Rating: Three stars.
One of the finest living American auteurs, Todd Haynes' films have always been interested in the sick, the dying and the infectious. In Dark Waters (rated M) , those interests are drawn toward perhaps the most accessible subject matter the film-maker has ever set his eyes on. Telling the true story of Robert Bilott (as portrayed by a wonderful, subtle Mark Ruffalo), the lawyer who took on DuPont Chemical after it was revealed they had willingly engaged in the poisoning of a small West Virginia town, Haynes has never been more overt or pointed.
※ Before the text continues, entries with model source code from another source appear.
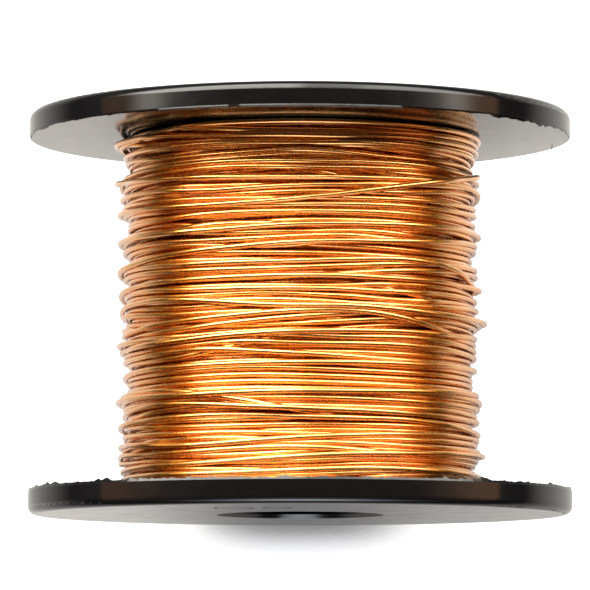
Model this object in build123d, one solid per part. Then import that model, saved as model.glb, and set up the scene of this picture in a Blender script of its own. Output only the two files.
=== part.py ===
"""A small wire spool: two moulded plastic flanges plugged into a barrel tube, wound full of
enamelled copper wire.

Millimetres. The spool lies on its two rims with its axis level. The origin is the centre of the
spindle bore, half-way between the flanges. +Y runs along the spindle axis, +Z is up.
The near flange is the one at -Y and the far flange the one at +Y.
"""

from build123d import *
import math
import os

# Driving dimensions of the spool.
FLANGE_DIA = 54.0
OVERALL_WIDTH = 40.0
FLANGE_THICKNESS = 2.4
BORE_DIA = 16.0
BARREL_DIA = 21.0

# Driving dimensions of the wire.
WIRE_DIA = 0.55
WINDING_DIA = 35.9
WINDING_CROWN = 0.2

# Edges of the flanges.
RIM_ROUND = 0.8
INNER_EDGE_BREAK = 0.12
BORE_CHAMFER = 0.4

# The plug-in joint between a flange and the barrel.
SPIGOT_DIA = 17.9
SPIGOT_LENGTH = 8.0
SPIGOT_LEAD_IN = 0.3
BARREL_BORE_DIA = 18.0
BEAD_HEIGHT = 0.15
BEAD_RADIUS = 0.4
BEAD_FROM_TIP = 1.6
GROOVE_CLEARANCE = 0.05
KEY_COUNT = 3
KEY_WIDTH = 2.0
KEY_LENGTH = 4.0
KEY_RADIUS = 9.65
KEY_CLEARANCE = 0.1
KEY_START_DEG = 30.0

# Two round witness lines that mould inserts leave on a flange's outer face.
WITNESS_LINES = [(-6.4, 16.0, 3.6), (-2.2, 16.4, 2.6)]
WITNESS_WIDTH = 0.3
WITNESS_DEPTH = 0.2

# The slot and groove that lead the wire's first end out through the far flange.
START_ANGLE_DEG = 140.0
START_RADIUS = 11.6
START_SLOT_WIDTH = 1.1
START_SLOT_LENGTH = 2.4
GROOVE_DEPTH = 0.8
GROOVE_END_RADIUS = 21.0
START_END_RADIUS = 19.6
START_BEND = 1.1

# The wire's last end, which lies on the winding beside the far flange.
FINISH_FROM_DEG = 254.0
FINISH_SWEEP_DEG = 46.0
FINISH_Y = 15.5
FINISH_SLANT = -0.5

CLEARANCE = 0.05

FLANGE_R = FLANGE_DIA / 2
BORE_R = BORE_DIA / 2
HALF_WIDTH = OVERALL_WIDTH / 2
INNER_FACE = HALF_WIDTH - FLANGE_THICKNESS
SPIGOT_R = SPIGOT_DIA / 2
BARREL_BORE_R = BARREL_BORE_DIA / 2
SPIGOT_TIP = INNER_FACE - SPIGOT_LENGTH
BEAD_Y = SPIGOT_TIP + BEAD_FROM_TIP


def spun(points):
    """The solid that a closed outline of (radius, y) points makes when it is spun about the spindle axis."""
    return revolve(make_face(Polyline(*points, close=True)), axis=Axis.Y)


def turned(shape, degrees):
    """The shape turned about the spindle axis."""
    return Rot(0, degrees, 0) * shape


def bead(height):
    """The half-round snap ring that stands out of the spigot, at +Y."""
    centre = SPIGOT_R + height - BEAD_RADIUS
    ring = Pos(centre, BEAD_Y) * Circle(BEAD_RADIUS)
    return revolve(ring, axis=Axis.Y)


def keys(width, outer_radius, length):
    """The anti-rotation keys round the spigot's root, or the keyways that take them, at +Y."""
    bars = []
    for k in range(KEY_COUNT):
        bar = Box(outer_radius - BORE_R - CLEARANCE, length, width)
        bar = Pos((outer_radius + BORE_R + CLEARANCE) / 2, INNER_FACE - length / 2, 0) * bar
        bars.append(turned(bar, KEY_START_DEG + k * 360 / KEY_COUNT))
    return Part() + bars


def flange_blank():
    """A flange at +Y with its spigot, snap bead and keys, before anything is cut in its outer face."""
    outline = [
        (BORE_R, SPIGOT_TIP),
        (SPIGOT_R - SPIGOT_LEAD_IN, SPIGOT_TIP),
        (SPIGOT_R, SPIGOT_TIP + SPIGOT_LEAD_IN),
        (SPIGOT_R, INNER_FACE),
        (FLANGE_R - INNER_EDGE_BREAK, INNER_FACE),
        (FLANGE_R, INNER_FACE + INNER_EDGE_BREAK),
        (FLANGE_R, HALF_WIDTH),
        (BORE_R + BORE_CHAMFER, HALF_WIDTH),
        (BORE_R, HALF_WIDTH - BORE_CHAMFER),
    ]
    body = spun(outline)
    rim = body.edges().filter_by(GeomType.CIRCLE).filter_by(
        lambda e: abs(e.radius - FLANGE_R) < 0.01 and abs(e.center().Y - HALF_WIDTH) < 0.01
    )
    body = fillet(rim, RIM_ROUND)
    return body + bead(BEAD_HEIGHT) + keys(KEY_WIDTH, KEY_RADIUS, KEY_LENGTH)


def witness_line(x, z, diameter):
    """A shallow round groove in the outer face at +Y."""
    ring = Circle(diameter / 2 + WITNESS_WIDTH / 2) - Circle(diameter / 2 - WITNESS_WIDTH / 2)
    face = Plane(origin=(x, HALF_WIDTH, z), x_dir=(1, 0, 0), z_dir=(0, 1, 0)) * ring
    return extrude(face, -WITNESS_DEPTH)


def witness_lines():
    return Part() + [witness_line(*line) for line in WITNESS_LINES]


def start_slot():
    """The slot through the far flange beside the barrel, and the groove for the bent-over wire."""
    slot = Box(START_SLOT_LENGTH, 3 * FLANGE_THICKNESS, START_SLOT_WIDTH)
    slot = Pos(START_RADIUS + START_SLOT_LENGTH / 4, INNER_FACE + FLANGE_THICKNESS / 2, 0) * slot
    length = GROOVE_END_RADIUS - START_RADIUS
    groove = Box(length, GROOVE_DEPTH, START_SLOT_WIDTH)
    groove = Pos(START_RADIUS + length / 2, HALF_WIDTH - GROOVE_DEPTH / 2, 0) * groove
    return turned(slot + groove, START_ANGLE_DEG)


def far_flange():
    return flange_blank() - witness_lines() - start_slot()


def near_flange():
    """The same moulding turned end for end, with no wire slot."""
    return mirror(flange_blank() - witness_lines(), about=Plane.XZ)


def barrel():
    """The tube that carries the winding, with a keyed and grooved socket in each end."""
    tube = spun([
        (BARREL_BORE_R, -INNER_FACE),
        (BARREL_DIA / 2, -INNER_FACE),
        (BARREL_DIA / 2, INNER_FACE),
        (BARREL_BORE_R, INNER_FACE),
    ])
    keyways = keys(KEY_WIDTH + 2 * KEY_CLEARANCE, KEY_RADIUS + KEY_CLEARANCE, KEY_LENGTH + KEY_CLEARANCE)
    socket = bead(BEAD_HEIGHT + GROOVE_CLEARANCE) + keyways
    return tube - socket - mirror(socket, about=Plane.XZ)


def winding():
    """The wound wire as one closed body: the space that all its turns fill, crowned in the middle."""
    end = INNER_FACE - CLEARANCE
    inner = BARREL_DIA / 2 + CLEARANCE
    outer = WINDING_DIA / 2
    crowned = ThreePointArc((outer - WINDING_CROWN, -end), (outer, 0), (outer - WINDING_CROWN, end))
    rest = Polyline((outer - WINDING_CROWN, end), (inner, end), (inner, -end), (outer - WINDING_CROWN, -end))
    return revolve(make_face(crowned + rest), axis=Axis.Y)


def wire_along(path):
    """Round wire swept along a path."""
    start = path.position_at(0)
    section = Plane(origin=start, z_dir=path.tangent_at(0)) * Circle(WIRE_DIA / 2)
    return sweep(section, path=path)


def wire_start_end():
    """The wire's first end: out through the slot, bent over, and laid in the groove."""
    lie = HALF_WIDTH - GROOVE_DEPTH + WIRE_DIA / 2 + CLEARANCE
    route = FilletPolyline(
        (START_RADIUS, INNER_FACE - CLEARANCE, 0),
        (START_RADIUS, lie, 0),
        (START_END_RADIUS, lie, 0),
        radius=START_BEND,
    )
    return turned(wire_along(route), START_ANGLE_DEG)


def wire_finish_end():
    """The wire's last end, lying on the winding on a slant."""
    radius = WINDING_DIA / 2 + WIRE_DIA / 2 + CLEARANCE
    points = []
    steps = 4
    for k in range(steps + 1):
        angle = math.radians(FINISH_FROM_DEG + FINISH_SWEEP_DEG * k / steps)
        y = FINISH_Y + FINISH_SLANT * k / steps
        points.append((radius * math.cos(angle), y, radius * math.sin(angle)))
    return wire_along(Spline(*points))


def main():
    os.makedirs("parts", exist_ok=True)
    parts = {
        "near_flange": near_flange(),
        "far_flange": far_flange(),
        "barrel": barrel(),
        "winding": winding(),
        "wire_start_end": wire_start_end(),
        "wire_finish_end": wire_finish_end(),
    }
    for name, shape in parts.items():
        export_step(shape, f"parts/{name}.step")


main()
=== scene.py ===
"""Looks of the wire spool: a coil of enamelled copper wire laid turn on turn, in a moulded black spool.

Lengths are in millimetres in the winding model and in metres in Blender. An angle round the spool is
measured from straight up (+Z) towards +X, which is also the way the wire runs on.
"""

import math

import bpy
import numpy as np
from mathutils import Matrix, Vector


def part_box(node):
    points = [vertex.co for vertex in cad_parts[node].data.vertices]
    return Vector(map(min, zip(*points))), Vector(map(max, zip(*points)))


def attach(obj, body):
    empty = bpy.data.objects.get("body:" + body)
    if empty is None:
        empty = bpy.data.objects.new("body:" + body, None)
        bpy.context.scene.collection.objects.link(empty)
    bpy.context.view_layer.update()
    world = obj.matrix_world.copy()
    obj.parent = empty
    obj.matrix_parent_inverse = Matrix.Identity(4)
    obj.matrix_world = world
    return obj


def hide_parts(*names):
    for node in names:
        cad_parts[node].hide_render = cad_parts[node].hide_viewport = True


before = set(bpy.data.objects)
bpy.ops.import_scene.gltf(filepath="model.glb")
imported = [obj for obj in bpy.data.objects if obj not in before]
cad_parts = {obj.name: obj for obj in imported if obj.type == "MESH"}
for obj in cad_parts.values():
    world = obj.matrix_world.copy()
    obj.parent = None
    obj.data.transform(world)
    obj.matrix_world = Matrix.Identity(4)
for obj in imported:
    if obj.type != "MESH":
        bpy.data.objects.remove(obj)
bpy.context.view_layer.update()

MM = 0.001
SEED = 11

# The spool's sizes, in millimetres, from the frame. The flanges' inner faces stand INNER_Y either side
# of its middle, with the winding a little short of them.
TRAVERSE_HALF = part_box("winding")[1].y / MM
FLANGE_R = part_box("far_flange")[1].x / MM
WINDING_CLEARANCE = 0.05
INNER_Y = TRAVERSE_HALF + WINDING_CLEARANCE

# The wire, and how the winder's guide sweeps it to and fro. PITCH is from one turn to the next. The
# centres of the first laid turns rest at CORE_R, and a layer stops END_GAP short of either end.
WIRE = 0.55
TURN_POINTS = 150
TUBE_SIDES = 8
PITCH = 0.57
FULL_PASSES = 5
CORE_R = 14.8
END_GAP = 0.02

# The guide's drift from an even sweep: (turns from one level to the next, millimetres).
WANDERS = [(2.7, 0.4), (0.5, 0.03)]

# How the wire behaves as it is laid, in millimetres. It trails the guide by GUIDE_LAG_DEG and moves
# along the spool by STEEPEST_STEP a point at most. It slides off a slope steeper than GRIP, found over
# NEAR_PROBE, and levels away from what is high within WIDE_PROBE, the open turns less than the others.
# Stiffness and tension reach so many points along it. The field of what is laid has FIELD_CELL cells.
GUIDE_LAG_DEG = 20.0
GRIP = 0.15
SLIDE = 1.5
LEVELLING = 1.2
OPEN_SLIDE = 0.5
OPEN_LEVELLING = 0
NEAR_PROBE = 0.15
WIDE_PROBE = 0.8
STEEPEST_STEP = 0.15
STIFFNESS_POINTS = 5
TENSION_REACH = 12
FIELD_CELL = 0.05
SMOOTHING_ROUNDS = 2

# How the wire is cut into pieces, and how much of its last turn is a tail that nothing holds down.
TURNS_PER_PIECE = 66
TAIL_DEG = 46
TAIL_SIDES = 16

# The body that stands for the turns beneath the laid ones: its inner wall, how many points draw the
# ridge of one turn, and how many segments go round it.
INNER_TURNS_R = 10.55
RIDGE_POINTS = 6
INNER_SEGMENTS = 96

# The moulding's torn flash round the flanges' inner edges, in millimetres: its least height, its drifts
# as (points from one level to the next, amount), and the burrs on it, with heights and half-widths in
# points between two limits.
FLASH_POINTS = 1440
FLASH_LEAST = 0.04
FLASH_DRIFTS = [(30, 0.05), (3, 0.05)]
BURRS = 50
BURR_HEIGHT = (0.05, 0.22)
BURR_WIDTH = (1.5, 6)

# The corners of the flash's section: (depth below the flange's edge, share of the height added to that,
# place from the flange's face toward the winding, share of the height added to that).
FLASH_SECTION = [
    (0.01, 0.0, -0.13, 0.0),
    (0.06, 0.2, 0.0, 1.0),
    (0.14, 0.2, -0.02, 1.0),
    (0.3, 0.0, -0.05, 0.0),
]

# The far flange's flash is (from, to, share of the torn height), in degrees round from straight up. It
# fades over FLASH_FADE_DEG at each end, and stands FLASH_LOW high elsewhere. A smooth lip, paler both
# for rubbing and as a painted highlight, runs on the arcs between.
FAR_FLASH = [(-90, -62, 0.9), (-62, -30, 0.35), (-14.5, -12.5, 0.8), (21, 42, 0.3), (42, 88, 1.2)]
FLASH_FADE_DEG = 3
FLASH_LOW = 0.01
LIP_ARCS = [(-30, -14.5), (-12.5, 21)]
LIP_RADIUS = 0.16
LIP_DEPTH = 0.06
LIP_OFF_FACE = 0.01
LIP_POINTS = 60
LIP_SIDES = 12

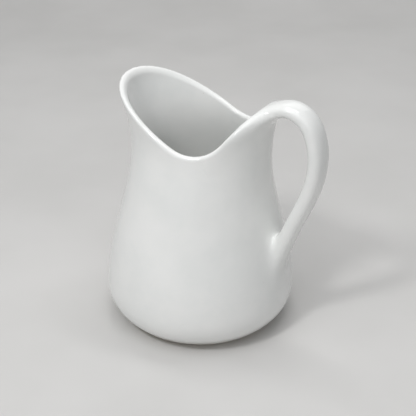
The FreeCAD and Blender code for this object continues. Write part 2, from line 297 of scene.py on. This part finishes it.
def settle(field, points, rounds):
    """Moves points onto the field's surface."""
    for _ in range(rounds):
        slopes = slope_of(field, points)
        squared = np.maximum((slopes**2).sum(axis=1), 0.05)
        move = -field(points)[:, None] * slopes / squared[:, None]
        length = np.maximum(np.linalg.norm(move, axis=1), 1e-9)
        points = points + move * np.minimum(1.0, GRID_STEP / length)[:, None]
    return points


def surface_of(field, low, high, step):
    """Quads on the field's surface: one point in each grid cell that the surface crosses."""
    axes = [np.arange(start, end + step, step) for start, end in zip(low, high)]
    grid = np.stack(np.meshgrid(*axes, indexing="ij"), axis=-1)
    inside = (field(grid.reshape(-1, 3)) < 0.0).reshape(grid.shape[:3])
    count = np.zeros(np.array(inside.shape) - 1, dtype=int)
    for corner in np.ndindex(2, 2, 2):
        window = tuple(slice(c, c + n) for c, n in zip(corner, count.shape))
        count += inside[window]
    crossed = (count > 0) & (count < 8)
    number = np.full(crossed.shape, -1)
    number[crossed] = np.arange(crossed.sum())
    points = grid[:-1, :-1, :-1][crossed] + 0.5 * step
    quads = []
    for axis in range(3):
        first = np.moveaxis(inside, axis, 0)[:, 1:-1, 1:-1]
        cells = np.moveaxis(number, axis, 0)
        enters = first[:-1] & ~first[1:]
        leaves = ~first[:-1] & first[1:]
        around = [cells[:, :-1, :-1], cells[:, 1:, :-1], cells[:, 1:, 1:], cells[:, :-1, 1:]]
        for edge, order in ((enters, (0, 1, 2, 3)), (leaves, (3, 2, 1, 0))):
            if axis == 1:
                order = order[::-1]
            quads.append(np.stack([around[k][edge] for k in order], axis=1))
    return points, np.concatenate(quads)


def relax(field, points, quads, rounds):
    """Evens out the quads, keeping the points on the surface."""
    ends = np.concatenate([quads, np.roll(quads, 1, axis=1)])
    starts = ends[:len(quads)].ravel()
    others = ends[len(quads):].ravel()
    degree = np.bincount(np.concatenate([starts, others]), minlength=len(points))
    for _ in range(rounds):
        total = np.zeros_like(points)
        for axis in range(3):
            total[:, axis] = (np.bincount(starts, points[others, axis], len(points))
                              + np.bincount(others, points[starts, axis], len(points)))
        points = points + 0.5 * (total / degree[:, None] - points)
        points = settle(field, points, 1)
    return points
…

It's largely effective - a procedural courtroom drama, lit and shot like a psychological thriller and featuring sumptuous cinematography from the great Ed Lachmann. It is, perhaps, the least abstract picture Haynes has ever put his name to but what it lacks in nuance it largely makes up for in raw, elemental rage at an unfair, rigged system designed to keep the working class down. Do I wish he took a few more risks on this one? Perhaps - but Dark Waters is the kind of bleak, urgent film-making that reflects the times we're in without flinching. A pessimist Erin Brockovich for the modern era.
Rating: Four stars.
This is the last regular column I'll be writing for Canvas. It has been a real pleasure and privilege to be able to discuss this wonderful artform week to week on these pages. I'll still be writing about film - if you'd like to keep reading my work you can find me on Letterboxd (@thaugustine), or on Twitter (@tom_augustine). I hope this column has encouraged some of you to take a chance on titles you may otherwise have missed, or think differently about those you've seen. Cinema is a wonderful thing - worth studying, learning from and fighting for. In the words of Martin Scorsese: "Movies touch our hearts and awaken our vision and change the way we see things. They take us to other places. They open doors and minds. Movies are the memories of our lifetime. We need to keep them alive."